[The task]: Starting at the line containing "check and write", copy each line exactly, ending with the line containing "record = json.load(file)". Leave out everything else.

[Dataset rows]:
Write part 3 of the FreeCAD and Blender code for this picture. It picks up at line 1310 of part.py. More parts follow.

==

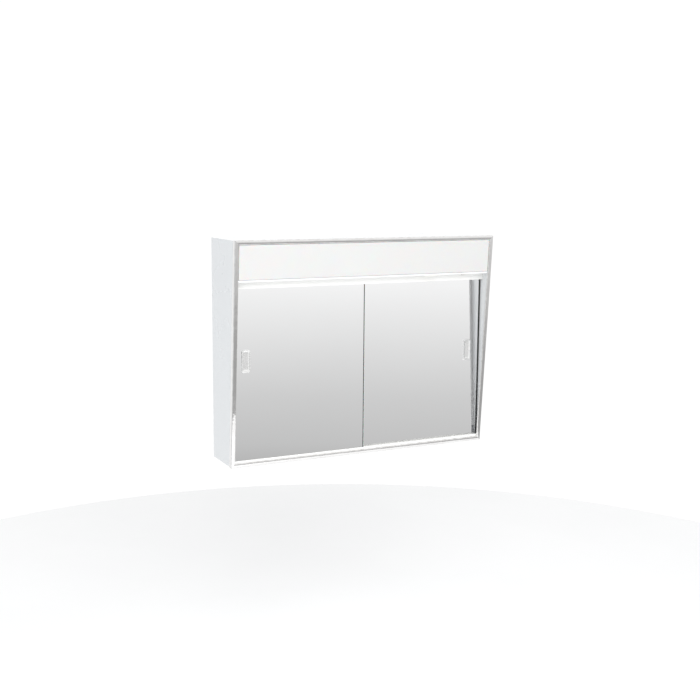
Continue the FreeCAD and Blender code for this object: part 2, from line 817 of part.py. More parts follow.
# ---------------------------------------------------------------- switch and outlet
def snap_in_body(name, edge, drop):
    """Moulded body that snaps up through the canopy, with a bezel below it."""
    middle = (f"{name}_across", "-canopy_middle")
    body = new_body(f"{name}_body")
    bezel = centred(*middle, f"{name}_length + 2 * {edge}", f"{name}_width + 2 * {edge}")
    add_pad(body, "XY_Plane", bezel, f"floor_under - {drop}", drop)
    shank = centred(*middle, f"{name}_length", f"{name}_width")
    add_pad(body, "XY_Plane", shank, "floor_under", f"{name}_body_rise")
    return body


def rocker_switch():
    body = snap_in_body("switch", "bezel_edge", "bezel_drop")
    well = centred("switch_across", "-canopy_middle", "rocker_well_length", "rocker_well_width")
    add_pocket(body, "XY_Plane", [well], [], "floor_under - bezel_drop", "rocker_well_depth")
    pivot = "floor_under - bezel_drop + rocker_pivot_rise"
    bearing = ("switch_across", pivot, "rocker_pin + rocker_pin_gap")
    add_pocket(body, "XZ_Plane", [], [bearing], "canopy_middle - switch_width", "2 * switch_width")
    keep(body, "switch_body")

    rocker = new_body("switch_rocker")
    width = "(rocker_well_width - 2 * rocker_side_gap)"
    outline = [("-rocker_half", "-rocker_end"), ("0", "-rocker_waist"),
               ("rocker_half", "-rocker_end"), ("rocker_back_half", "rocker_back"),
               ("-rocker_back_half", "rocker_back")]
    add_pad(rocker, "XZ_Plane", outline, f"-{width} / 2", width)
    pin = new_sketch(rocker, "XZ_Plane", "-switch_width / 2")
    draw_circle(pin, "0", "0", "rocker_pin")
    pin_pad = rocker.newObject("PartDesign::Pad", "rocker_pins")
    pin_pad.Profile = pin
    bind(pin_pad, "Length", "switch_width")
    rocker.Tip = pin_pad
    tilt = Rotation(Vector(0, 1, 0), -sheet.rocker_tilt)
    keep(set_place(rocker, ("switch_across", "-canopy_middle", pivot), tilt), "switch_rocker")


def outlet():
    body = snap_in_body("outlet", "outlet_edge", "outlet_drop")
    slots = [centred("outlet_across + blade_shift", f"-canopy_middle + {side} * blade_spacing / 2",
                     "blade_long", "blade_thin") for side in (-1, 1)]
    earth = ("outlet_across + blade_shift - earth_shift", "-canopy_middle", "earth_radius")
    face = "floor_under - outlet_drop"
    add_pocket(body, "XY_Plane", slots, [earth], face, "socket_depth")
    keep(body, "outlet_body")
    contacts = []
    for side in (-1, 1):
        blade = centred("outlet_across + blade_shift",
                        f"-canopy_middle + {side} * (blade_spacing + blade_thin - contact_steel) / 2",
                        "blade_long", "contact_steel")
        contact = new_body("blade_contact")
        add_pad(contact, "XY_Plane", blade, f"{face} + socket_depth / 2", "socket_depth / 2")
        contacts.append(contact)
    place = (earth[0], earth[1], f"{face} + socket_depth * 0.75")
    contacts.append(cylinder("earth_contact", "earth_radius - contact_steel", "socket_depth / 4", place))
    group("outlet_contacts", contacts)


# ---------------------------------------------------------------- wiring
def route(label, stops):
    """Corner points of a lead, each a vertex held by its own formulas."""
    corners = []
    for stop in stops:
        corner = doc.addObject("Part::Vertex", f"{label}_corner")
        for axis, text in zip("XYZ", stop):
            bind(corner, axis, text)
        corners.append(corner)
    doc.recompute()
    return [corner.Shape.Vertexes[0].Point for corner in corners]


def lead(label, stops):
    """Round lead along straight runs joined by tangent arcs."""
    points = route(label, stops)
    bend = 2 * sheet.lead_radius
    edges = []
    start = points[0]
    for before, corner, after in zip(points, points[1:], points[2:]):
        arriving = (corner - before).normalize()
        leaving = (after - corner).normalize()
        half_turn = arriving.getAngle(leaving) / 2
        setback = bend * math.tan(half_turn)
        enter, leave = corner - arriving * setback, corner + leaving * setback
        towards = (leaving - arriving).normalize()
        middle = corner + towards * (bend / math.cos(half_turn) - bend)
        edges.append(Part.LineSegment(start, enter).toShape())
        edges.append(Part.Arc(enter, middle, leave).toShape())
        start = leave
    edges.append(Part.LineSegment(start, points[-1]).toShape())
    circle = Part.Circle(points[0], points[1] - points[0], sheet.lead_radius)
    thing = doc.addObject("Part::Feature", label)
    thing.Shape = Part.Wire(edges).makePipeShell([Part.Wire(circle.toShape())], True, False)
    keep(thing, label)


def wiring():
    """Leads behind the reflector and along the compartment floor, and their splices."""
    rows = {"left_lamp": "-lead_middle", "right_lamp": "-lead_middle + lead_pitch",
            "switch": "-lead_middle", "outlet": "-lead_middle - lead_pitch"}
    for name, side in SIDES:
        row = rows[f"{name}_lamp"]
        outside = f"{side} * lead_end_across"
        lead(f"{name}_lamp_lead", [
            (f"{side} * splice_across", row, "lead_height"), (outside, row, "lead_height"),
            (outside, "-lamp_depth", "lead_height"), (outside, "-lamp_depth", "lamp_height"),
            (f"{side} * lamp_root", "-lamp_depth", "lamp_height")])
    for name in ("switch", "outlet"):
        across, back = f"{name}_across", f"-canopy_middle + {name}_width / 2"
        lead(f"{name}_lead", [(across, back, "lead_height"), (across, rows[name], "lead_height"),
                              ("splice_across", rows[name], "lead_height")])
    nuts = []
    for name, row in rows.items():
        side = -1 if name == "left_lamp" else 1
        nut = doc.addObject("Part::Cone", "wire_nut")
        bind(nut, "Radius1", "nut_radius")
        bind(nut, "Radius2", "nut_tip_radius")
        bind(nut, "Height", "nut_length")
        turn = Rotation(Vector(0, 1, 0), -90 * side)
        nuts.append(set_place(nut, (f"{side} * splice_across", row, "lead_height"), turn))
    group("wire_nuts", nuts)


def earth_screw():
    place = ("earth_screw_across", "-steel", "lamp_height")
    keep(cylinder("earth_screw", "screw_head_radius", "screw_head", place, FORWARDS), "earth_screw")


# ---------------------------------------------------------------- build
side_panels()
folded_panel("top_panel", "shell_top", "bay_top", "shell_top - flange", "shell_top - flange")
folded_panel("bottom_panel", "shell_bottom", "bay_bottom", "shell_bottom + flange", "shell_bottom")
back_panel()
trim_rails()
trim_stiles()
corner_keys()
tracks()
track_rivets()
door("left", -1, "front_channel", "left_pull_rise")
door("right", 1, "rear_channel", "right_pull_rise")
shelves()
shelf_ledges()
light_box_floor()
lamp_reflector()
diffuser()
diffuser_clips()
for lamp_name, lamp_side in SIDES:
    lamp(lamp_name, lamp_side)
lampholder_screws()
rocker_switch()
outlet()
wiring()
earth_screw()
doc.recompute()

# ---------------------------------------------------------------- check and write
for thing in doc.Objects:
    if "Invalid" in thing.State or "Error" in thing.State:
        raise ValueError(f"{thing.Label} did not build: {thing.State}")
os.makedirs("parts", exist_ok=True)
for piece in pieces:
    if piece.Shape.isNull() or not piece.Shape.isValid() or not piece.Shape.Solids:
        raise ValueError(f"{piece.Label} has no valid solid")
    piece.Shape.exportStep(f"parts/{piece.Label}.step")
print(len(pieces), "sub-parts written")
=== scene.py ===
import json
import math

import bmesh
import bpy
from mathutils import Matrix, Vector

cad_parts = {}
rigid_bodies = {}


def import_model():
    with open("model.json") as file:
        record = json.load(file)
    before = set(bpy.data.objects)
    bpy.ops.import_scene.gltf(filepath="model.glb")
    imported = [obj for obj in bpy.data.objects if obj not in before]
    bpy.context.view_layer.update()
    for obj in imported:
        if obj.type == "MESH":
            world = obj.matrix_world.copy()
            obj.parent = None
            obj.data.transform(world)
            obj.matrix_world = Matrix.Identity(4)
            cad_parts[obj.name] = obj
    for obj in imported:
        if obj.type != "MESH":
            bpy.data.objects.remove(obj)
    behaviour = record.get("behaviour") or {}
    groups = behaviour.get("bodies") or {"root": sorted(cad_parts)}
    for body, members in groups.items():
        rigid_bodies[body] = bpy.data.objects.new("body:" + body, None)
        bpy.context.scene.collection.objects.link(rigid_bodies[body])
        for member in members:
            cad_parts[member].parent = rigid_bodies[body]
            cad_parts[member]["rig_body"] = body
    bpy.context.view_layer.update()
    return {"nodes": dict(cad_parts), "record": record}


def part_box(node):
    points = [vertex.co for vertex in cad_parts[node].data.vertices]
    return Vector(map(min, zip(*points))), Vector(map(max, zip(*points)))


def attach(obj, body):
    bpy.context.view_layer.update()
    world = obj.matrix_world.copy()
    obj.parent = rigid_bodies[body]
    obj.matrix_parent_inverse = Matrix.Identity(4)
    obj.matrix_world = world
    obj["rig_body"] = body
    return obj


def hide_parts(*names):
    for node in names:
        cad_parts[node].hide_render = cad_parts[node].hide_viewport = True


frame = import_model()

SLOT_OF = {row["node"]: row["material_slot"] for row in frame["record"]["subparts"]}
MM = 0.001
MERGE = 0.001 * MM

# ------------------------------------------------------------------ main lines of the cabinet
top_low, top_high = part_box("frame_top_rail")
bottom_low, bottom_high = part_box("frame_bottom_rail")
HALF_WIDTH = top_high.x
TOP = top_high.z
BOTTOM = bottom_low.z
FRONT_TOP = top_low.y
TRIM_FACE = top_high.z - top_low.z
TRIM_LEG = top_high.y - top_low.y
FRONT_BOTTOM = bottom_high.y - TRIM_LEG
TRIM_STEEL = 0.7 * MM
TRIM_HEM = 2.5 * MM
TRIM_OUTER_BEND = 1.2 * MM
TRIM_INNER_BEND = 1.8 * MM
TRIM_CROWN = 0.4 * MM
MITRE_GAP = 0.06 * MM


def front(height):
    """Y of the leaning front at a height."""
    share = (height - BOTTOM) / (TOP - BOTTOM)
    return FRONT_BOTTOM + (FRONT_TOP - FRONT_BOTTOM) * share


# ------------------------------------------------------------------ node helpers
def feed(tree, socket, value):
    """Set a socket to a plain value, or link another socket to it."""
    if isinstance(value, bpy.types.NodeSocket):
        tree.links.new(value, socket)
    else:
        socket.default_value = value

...

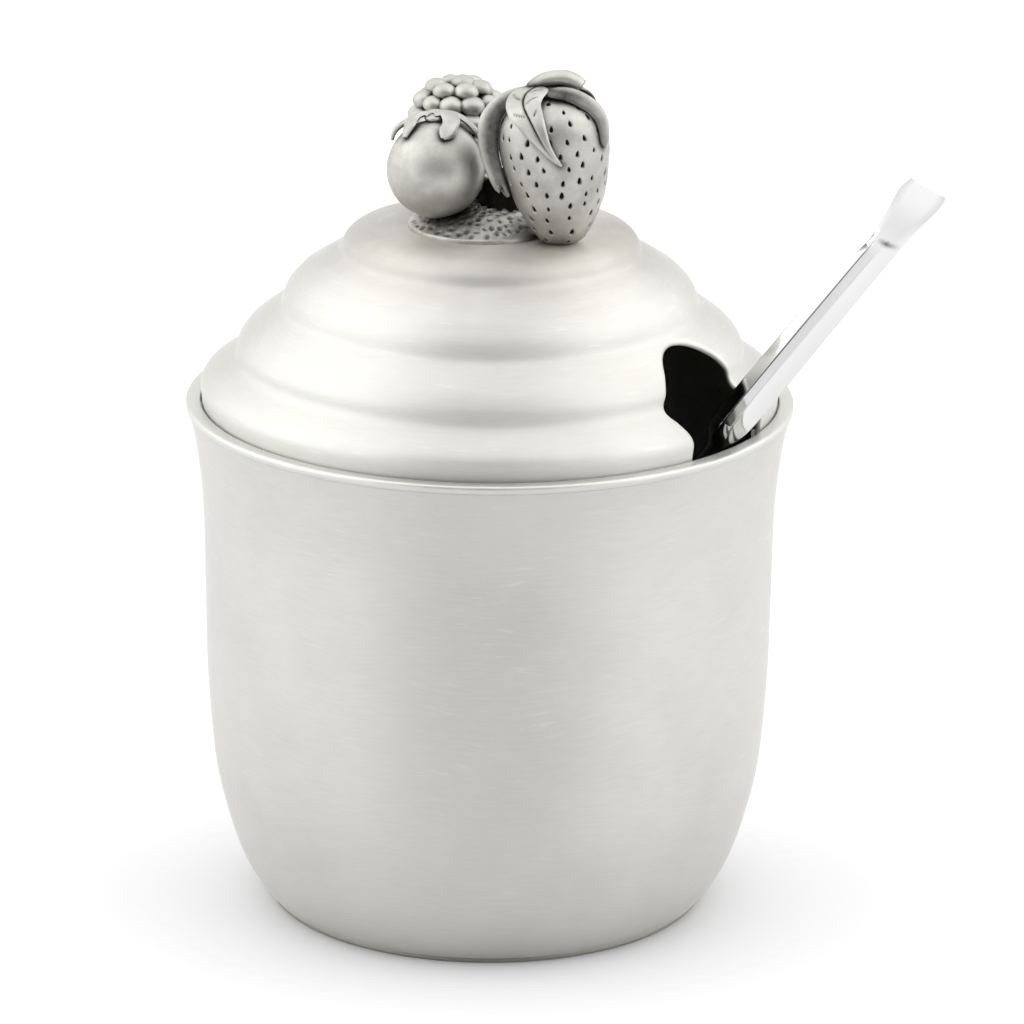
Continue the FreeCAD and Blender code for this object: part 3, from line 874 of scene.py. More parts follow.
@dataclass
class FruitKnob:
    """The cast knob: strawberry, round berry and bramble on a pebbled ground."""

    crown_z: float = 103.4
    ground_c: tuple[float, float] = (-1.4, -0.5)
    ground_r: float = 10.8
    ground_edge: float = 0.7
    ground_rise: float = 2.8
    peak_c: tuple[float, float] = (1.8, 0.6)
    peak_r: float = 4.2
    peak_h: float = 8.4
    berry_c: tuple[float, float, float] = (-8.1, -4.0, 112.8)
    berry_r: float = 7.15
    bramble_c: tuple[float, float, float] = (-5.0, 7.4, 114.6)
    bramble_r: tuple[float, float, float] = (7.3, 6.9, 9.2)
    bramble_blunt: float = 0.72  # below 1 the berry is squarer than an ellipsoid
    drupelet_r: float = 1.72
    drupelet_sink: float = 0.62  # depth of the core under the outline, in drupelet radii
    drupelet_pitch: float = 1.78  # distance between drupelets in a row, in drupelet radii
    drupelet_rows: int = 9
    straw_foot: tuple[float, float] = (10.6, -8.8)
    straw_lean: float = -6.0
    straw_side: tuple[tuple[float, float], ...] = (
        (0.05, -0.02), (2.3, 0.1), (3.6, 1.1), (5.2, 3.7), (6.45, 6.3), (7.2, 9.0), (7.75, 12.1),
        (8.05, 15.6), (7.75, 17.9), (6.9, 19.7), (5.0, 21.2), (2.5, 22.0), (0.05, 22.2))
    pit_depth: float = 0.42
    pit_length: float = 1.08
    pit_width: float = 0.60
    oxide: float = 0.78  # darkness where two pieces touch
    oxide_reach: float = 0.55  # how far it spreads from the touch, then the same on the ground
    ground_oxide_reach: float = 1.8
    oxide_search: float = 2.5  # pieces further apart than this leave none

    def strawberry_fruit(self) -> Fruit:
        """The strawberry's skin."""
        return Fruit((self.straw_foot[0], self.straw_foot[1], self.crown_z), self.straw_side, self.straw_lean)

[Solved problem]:
# ---------------------------------------------------------------- check and write
for thing in doc.Objects:
    if "Invalid" in thing.State or "Error" in thing.State:
        raise ValueError(f"{thing.Label} did not build: {thing.State}")
os.makedirs("parts", exist_ok=True)
for piece in pieces:
    if piece.Shape.isNull() or not piece.Shape.isValid() or not piece.Shape.Solids:
        raise ValueError(f"{piece.Label} has no valid solid")
    piece.Shape.exportStep(f"parts/{piece.Label}.step")
print(len(pieces), "sub-parts written")
=== scene.py ===
import json
import math

import bmesh
import bpy
from mathutils import Matrix, Vector

cad_parts = {}
rigid_bodies = {}


def import_model():
    with open("model.json") as file:
        record = json.load(file)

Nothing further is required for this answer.